─── Dataset content ───
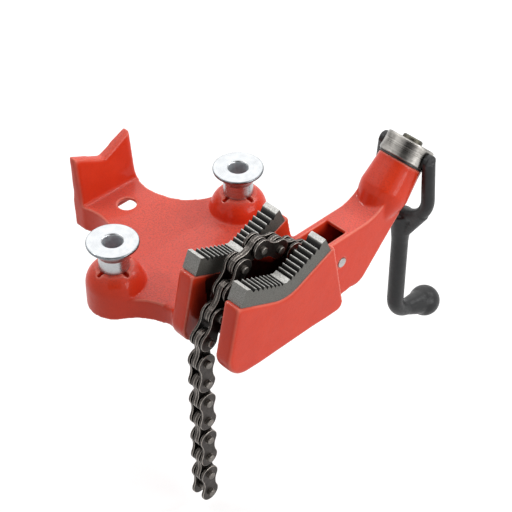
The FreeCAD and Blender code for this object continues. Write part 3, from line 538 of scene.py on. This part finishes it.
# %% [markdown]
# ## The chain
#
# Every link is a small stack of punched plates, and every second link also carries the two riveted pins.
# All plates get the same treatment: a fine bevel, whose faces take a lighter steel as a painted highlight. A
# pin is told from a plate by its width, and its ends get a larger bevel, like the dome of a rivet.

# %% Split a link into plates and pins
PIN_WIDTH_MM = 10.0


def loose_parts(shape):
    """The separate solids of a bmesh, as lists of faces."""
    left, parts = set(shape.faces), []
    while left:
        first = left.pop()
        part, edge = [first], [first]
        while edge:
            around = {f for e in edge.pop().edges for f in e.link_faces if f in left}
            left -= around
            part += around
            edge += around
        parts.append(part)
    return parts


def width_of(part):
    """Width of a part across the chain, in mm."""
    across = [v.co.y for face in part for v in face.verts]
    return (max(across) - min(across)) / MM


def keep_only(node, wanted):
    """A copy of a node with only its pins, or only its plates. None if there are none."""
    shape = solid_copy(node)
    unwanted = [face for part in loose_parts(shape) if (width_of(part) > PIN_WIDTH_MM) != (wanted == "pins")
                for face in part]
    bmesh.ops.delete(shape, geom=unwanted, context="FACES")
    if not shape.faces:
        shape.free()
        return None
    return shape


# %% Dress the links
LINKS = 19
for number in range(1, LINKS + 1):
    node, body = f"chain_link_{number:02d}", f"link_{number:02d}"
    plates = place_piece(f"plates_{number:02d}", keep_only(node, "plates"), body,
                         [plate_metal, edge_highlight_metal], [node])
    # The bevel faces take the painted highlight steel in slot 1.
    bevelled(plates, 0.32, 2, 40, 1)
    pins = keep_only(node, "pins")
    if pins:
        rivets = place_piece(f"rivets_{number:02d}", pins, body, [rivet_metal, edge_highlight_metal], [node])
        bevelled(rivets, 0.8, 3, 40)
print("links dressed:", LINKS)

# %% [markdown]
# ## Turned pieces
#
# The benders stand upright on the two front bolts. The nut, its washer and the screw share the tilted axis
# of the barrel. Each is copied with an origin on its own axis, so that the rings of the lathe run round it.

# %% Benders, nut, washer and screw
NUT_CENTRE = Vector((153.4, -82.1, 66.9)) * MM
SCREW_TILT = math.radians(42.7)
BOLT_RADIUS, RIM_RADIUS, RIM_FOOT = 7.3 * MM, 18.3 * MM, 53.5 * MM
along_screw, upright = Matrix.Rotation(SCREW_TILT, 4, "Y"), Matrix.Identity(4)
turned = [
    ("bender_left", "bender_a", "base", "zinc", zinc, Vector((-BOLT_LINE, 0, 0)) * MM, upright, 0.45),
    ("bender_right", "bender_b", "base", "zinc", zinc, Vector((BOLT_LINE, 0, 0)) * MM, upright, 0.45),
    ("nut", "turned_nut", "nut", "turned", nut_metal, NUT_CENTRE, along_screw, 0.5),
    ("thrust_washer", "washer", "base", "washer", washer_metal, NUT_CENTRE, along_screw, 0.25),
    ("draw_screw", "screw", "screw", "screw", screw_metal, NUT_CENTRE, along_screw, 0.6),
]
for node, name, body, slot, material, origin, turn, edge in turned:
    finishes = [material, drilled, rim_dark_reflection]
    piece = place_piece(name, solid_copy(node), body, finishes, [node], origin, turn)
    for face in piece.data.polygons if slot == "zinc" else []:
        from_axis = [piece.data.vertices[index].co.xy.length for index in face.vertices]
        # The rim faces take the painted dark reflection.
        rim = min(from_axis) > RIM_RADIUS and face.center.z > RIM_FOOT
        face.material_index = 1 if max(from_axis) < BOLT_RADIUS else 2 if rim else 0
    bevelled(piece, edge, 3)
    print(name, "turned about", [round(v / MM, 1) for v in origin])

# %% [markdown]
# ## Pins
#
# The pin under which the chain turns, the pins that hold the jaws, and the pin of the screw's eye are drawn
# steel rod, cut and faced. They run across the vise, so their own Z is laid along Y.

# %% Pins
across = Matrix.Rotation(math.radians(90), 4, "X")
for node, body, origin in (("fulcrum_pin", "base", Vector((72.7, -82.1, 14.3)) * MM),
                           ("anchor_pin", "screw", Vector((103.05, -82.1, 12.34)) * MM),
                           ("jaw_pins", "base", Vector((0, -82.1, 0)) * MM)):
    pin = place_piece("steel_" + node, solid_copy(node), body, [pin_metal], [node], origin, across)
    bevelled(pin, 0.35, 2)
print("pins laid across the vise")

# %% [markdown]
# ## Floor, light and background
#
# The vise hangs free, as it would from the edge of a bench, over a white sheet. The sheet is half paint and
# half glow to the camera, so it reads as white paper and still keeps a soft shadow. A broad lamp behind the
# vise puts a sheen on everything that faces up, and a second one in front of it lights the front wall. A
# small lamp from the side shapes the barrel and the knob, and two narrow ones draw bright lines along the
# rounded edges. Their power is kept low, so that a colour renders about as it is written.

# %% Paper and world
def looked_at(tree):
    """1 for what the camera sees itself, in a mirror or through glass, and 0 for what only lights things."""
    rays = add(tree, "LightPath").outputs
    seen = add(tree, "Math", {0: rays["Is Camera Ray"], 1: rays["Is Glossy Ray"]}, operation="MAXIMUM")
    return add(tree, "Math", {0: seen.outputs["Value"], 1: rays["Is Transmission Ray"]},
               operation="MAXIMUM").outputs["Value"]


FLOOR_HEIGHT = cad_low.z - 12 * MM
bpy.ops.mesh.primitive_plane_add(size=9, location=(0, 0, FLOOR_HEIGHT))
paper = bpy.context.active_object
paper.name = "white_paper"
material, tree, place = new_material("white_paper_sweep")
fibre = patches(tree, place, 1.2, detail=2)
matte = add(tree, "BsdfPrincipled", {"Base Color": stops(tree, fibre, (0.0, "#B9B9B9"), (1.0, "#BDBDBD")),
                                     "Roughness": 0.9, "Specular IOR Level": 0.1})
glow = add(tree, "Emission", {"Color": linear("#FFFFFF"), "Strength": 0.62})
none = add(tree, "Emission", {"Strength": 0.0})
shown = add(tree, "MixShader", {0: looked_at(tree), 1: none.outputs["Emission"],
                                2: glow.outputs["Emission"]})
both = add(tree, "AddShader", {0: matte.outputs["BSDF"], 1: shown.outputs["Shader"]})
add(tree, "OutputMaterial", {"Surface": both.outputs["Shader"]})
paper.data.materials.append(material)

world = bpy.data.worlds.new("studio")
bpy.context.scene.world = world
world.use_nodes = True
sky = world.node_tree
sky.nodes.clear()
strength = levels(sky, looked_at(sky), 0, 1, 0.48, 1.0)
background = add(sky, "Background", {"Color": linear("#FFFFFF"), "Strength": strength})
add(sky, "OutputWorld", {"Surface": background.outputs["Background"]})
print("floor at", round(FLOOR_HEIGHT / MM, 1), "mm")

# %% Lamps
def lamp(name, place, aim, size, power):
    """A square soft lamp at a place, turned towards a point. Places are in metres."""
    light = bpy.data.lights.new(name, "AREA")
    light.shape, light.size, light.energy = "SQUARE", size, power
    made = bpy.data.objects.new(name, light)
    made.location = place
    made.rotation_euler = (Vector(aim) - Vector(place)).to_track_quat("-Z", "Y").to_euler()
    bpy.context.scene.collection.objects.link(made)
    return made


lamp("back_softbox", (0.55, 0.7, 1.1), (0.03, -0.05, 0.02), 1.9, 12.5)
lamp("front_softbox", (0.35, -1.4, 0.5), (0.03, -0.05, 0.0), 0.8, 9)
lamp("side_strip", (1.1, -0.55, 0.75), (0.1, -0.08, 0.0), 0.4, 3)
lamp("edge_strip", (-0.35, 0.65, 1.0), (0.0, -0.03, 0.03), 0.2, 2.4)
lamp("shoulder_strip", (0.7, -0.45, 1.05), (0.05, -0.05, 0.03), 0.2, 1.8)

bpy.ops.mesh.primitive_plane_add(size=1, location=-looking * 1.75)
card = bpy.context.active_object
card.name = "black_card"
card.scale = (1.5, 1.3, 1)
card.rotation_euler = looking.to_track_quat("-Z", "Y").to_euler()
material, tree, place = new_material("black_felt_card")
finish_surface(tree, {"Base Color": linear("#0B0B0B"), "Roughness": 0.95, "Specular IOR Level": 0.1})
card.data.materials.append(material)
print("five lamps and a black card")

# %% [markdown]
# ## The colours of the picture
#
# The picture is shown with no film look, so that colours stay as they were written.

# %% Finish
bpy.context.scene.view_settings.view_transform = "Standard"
───
─── Dataset content ───
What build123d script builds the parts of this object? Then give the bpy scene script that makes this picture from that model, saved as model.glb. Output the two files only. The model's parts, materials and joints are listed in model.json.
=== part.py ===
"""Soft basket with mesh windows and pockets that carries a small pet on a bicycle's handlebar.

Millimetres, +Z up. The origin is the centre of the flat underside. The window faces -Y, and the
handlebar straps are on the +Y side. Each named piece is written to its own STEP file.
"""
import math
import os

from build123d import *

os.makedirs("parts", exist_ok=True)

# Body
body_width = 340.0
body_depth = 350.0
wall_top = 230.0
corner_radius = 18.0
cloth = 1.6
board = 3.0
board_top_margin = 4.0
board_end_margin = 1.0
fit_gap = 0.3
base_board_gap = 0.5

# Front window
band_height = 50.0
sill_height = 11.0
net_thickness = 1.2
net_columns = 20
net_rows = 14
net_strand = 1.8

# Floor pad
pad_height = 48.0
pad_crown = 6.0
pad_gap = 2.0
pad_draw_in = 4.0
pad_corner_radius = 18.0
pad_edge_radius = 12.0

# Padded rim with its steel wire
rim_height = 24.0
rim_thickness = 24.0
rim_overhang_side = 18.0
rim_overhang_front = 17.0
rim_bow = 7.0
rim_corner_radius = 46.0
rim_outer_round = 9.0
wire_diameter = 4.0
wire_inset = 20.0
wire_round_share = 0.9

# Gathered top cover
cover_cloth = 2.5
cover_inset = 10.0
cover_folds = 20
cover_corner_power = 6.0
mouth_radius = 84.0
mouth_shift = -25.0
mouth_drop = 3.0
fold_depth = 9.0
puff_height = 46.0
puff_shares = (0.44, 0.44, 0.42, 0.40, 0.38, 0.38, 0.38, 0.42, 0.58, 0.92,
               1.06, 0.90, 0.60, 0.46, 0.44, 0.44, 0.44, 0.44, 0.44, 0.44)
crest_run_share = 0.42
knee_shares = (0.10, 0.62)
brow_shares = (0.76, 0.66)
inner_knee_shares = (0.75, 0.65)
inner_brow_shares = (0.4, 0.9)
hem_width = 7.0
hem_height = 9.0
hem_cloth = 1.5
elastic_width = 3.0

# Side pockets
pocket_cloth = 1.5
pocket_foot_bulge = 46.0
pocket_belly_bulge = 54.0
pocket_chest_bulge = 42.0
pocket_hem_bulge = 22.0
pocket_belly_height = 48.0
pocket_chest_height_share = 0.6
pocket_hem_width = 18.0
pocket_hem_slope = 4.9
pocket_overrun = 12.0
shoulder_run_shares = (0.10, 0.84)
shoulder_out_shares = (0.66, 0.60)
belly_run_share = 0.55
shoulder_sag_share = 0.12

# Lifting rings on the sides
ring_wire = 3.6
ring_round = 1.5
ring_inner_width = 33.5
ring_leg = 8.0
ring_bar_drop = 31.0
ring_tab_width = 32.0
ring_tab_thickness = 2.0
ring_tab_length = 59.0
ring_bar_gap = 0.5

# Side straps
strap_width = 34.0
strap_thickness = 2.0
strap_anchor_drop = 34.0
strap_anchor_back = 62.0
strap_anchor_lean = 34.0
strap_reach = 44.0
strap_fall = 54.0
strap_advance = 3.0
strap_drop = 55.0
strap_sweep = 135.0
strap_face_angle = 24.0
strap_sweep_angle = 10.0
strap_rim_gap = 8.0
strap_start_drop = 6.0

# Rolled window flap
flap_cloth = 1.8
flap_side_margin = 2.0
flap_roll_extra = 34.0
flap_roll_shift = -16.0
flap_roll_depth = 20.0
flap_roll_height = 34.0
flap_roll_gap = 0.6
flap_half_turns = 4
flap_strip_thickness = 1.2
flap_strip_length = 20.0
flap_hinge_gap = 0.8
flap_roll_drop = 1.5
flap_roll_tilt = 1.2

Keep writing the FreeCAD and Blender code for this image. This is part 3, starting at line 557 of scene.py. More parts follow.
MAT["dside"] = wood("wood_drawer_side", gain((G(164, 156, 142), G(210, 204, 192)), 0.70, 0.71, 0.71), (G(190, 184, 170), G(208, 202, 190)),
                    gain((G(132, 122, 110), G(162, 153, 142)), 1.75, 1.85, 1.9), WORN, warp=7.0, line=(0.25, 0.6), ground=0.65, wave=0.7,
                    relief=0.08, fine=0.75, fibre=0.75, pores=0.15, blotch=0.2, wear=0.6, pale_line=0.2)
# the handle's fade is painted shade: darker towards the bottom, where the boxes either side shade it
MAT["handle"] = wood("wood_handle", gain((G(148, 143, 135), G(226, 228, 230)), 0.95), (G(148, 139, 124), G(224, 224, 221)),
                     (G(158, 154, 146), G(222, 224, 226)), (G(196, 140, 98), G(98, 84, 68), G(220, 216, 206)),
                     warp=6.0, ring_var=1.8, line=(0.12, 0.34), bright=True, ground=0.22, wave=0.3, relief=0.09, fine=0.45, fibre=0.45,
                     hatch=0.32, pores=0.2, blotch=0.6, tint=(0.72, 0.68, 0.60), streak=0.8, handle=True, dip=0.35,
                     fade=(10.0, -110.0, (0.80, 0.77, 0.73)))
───
─── Dataset content ───
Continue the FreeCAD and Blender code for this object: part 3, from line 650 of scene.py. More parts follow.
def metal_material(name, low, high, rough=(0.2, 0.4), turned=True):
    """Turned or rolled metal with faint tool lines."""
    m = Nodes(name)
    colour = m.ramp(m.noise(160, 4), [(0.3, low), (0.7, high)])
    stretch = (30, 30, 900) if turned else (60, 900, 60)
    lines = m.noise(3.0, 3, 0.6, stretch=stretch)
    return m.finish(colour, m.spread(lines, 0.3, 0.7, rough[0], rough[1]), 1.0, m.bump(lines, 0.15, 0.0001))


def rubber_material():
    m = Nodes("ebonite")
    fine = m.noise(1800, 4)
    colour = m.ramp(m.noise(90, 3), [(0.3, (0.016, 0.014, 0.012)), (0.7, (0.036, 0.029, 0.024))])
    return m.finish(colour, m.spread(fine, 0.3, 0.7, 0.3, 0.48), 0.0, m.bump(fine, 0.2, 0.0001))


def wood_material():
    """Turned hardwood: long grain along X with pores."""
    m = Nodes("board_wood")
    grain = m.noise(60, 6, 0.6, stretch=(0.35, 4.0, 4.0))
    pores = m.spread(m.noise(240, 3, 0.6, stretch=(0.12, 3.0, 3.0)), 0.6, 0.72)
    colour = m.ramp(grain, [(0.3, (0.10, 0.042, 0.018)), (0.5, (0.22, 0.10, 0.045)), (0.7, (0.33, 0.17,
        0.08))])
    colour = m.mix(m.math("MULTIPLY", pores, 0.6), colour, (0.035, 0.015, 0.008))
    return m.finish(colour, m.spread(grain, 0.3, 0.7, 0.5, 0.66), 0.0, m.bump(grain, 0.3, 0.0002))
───
Copy all lines of the listing above that contain the string "this".

The FreeCAD and Blender code for this object continues. Write part 3, from line 538 of scene.py on. This part finishes it.
What build123d script builds the parts of this object? Then give the bpy scene script that makes this picture from that model, saved as model.glb. Output the two files only. The model's parts, materials and joints are listed in model.json.
Keep writing the FreeCAD and Blender code for this image. This is part 3, starting at line 557 of scene.py. More parts follow.
Continue the FreeCAD and Blender code for this object: part 3, from line 650 of scene.py. More parts follow.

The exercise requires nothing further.